El sacrificio eucarístico o santa Misa es -a la vez e inseparablemente- memorial sacrificial que perpetúa el sacrificio de la cruz ofrecido al Padre, y banquete sagrado de comunión en el Cuerpo y Sangre del Señor; la celebración eucarística está también orientada a la unión íntima de los fieles con Cristo por medio de la comunión. Comulgar es recibir a Cristo mismo que se ofrece por nosotros. Cristo, pues, se ofrece al Padre y se da a los hombres.

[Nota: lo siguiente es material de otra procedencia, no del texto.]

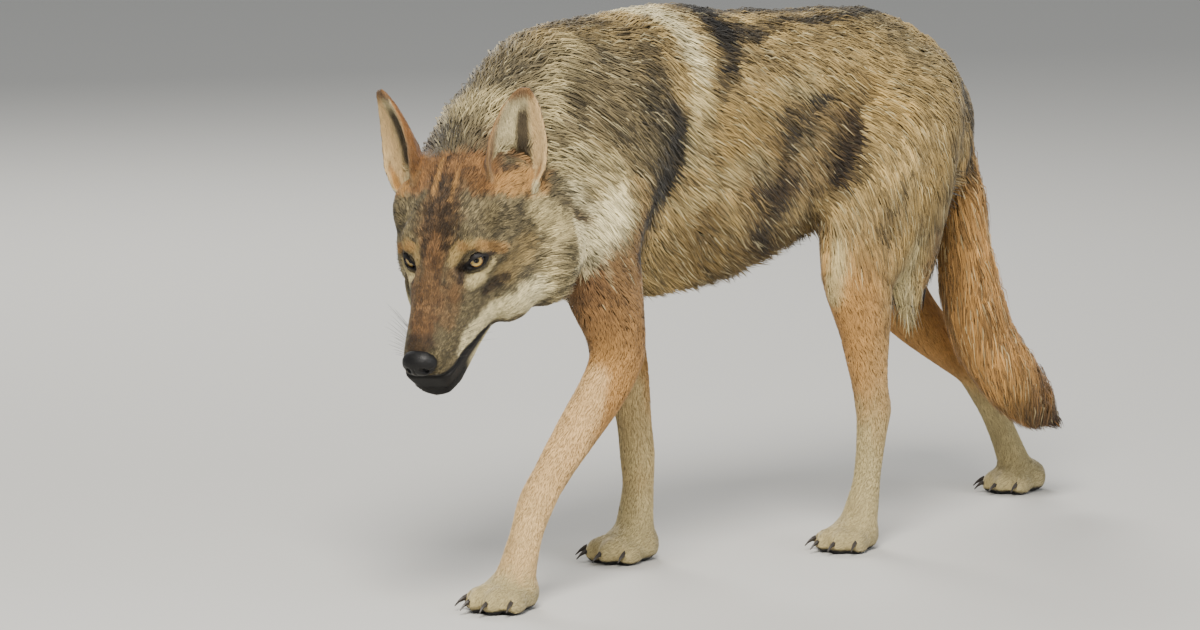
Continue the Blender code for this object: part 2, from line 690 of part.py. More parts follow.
def main():
    clear_scene()
    finish = make_materials()
    scene = bpy.context.scene
    wolf = bpy.data.collections.new("wolf")
    build = bpy.data.collections.new("cutters")
    scene.collection.children.link(wolf)
    scene.collection.children.link(build)
    frame = head_frame()

    forms = [*trunk_forms(build), *leg_forms(build), *paw_forms(build),
             *head_forms(frame, build)]
    body = melt_together("body", forms, orbit_hollows(frame, build), build,
                         BLEND_VOXEL, BLEND_PASSES, BODY_TRIANGLES)
    flatten_soles(body)

    tail = melt_together("tail", [tail_form(build)], [], build, BLEND_VOXEL, 3, TAIL_TRIANGLES)
    fit_against(tail, body, build)
    ears = [make_ear(side, frame, finish["coat_rust"], build) for side in (1, -1)]
    nose = make_nose(frame, finish["nose_leather"], build)
    claws = make_claws(finish["claw_horn"], build)
    for grown in [*ears, nose, *claws]:
        fit_against(grown, body, build)
    eyes = [make_eye(side, frame, finish["eye_amber"], build) for side in (1, -1)]
    for eye in eyes:
        socket = inflated(eye, GAP, build)
        boolean(body, socket, "DIFFERENCE")
        bpy.data.objects.remove(socket, do_unlink=True)

    pieces = [tail, *ears, nose, *claws, *eyes]
    for leg in PAWS:
        pieces += part_leg(body, leg, build)
    trunk, front = split_by_plane(body, ("trunk", "front"), (0.335, 0, 0.5), (0.93, 0, -0.05), build)
    neck_end = frame @ Vector((-0.128, 0, -0.03))
    neck, head = split_by_plane(front, ("neck", "head"), neck_end,
                                frame.to_3x3() @ Vector((1, 0, -0.10)), build)
    jaw = part_off(head, "jaw", jaw_block(frame, build), build)
    pieces += [trunk, neck, head, jaw]

    colours = {"coat_tan": ("arm", "foot", "shank", "jaw"), "coat_rust": ("tail",)}
    for obj in pieces:
        largest_island(obj)
        if obj.data.materials:
            while len(obj.data.materials) > 1:
                obj.data.materials.pop()
        else:
            kind = next((c for c, ends in colours.items() if obj.name.endswith(ends)), "coat_grey")
            obj.data.materials.append(finish[kind])
        for face in obj.data.polygons:
            face.material_index = 0
            face.use_smooth = True
        build.objects.unlink(obj)
        wolf.objects.link(obj)
    centre_on_origin(pieces)
    bpy.data.collections.remove(build)


main()
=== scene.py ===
import math
from itertools import product

import bmesh
import bpy
import numpy as np
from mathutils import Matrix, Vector
from mathutils.bvhtree import BVHTree
from mathutils.kdtree import KDTree


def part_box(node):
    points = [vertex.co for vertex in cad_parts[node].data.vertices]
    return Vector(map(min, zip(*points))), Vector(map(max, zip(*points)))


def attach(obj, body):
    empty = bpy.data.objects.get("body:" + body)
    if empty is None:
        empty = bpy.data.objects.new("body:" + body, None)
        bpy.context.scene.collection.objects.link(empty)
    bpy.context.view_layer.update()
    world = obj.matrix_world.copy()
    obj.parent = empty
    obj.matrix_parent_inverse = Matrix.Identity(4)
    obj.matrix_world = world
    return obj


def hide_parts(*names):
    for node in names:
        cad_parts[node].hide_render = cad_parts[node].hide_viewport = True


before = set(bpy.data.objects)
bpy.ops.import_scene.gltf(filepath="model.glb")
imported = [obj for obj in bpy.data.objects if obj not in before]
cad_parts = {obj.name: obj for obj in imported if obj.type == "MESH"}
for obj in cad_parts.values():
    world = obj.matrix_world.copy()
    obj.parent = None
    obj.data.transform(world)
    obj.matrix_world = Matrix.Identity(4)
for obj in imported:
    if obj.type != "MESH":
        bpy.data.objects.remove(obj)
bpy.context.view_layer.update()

chance = np.random.default_rng(41)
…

Jesucristo instituyó la Eucaristía como alimento de nuestras almas
Jesús prometió a los Apóstoles en Cafarnaún que daría a comer su carne para vida del mundo y prenda de vida eterna: «El que come mi carne y bebe mi sangre tiene vida eterna y yo le resucitaré en el último día. Porque mi carne es verdadera comida y mi sangre es verdadera bebida: el que come mi carne y bebe mi sangre permanece en mí y yo en él» (Juan 6,54-56).
En la última Cena se cumplió la promesa y el Señor instituyó la Eucaristía: «Tomad y comed; esto es mi Cuerpo» (Mateo 26,26). Es la afirmación clara de que el cuerpo de Señor está en la Eucaristía realmente y se nos da como alimento.
Los frutos de la comunión
La comunión sustenta la vida espiritual de modo parecido a como el alimento material mantiene la vida del cuerpo. En concreto podemos señalar estos frutos de la comunión sacramental:
– Acrecienta la unión con Cristo, realmente presente en el sacramento.
– Aumenta la gracia y virtudes en quien comulga dignamente.
– Nos aparta del pecado: purifica de los pecados veniales, de las faltas y negligencias, porque enciende la caridad.
– Fortalece la unidad de la Iglesia, Cuerpo Místico de Cristo.
– Cristo nos da en la Eucaristía la prenda de la gloria futura.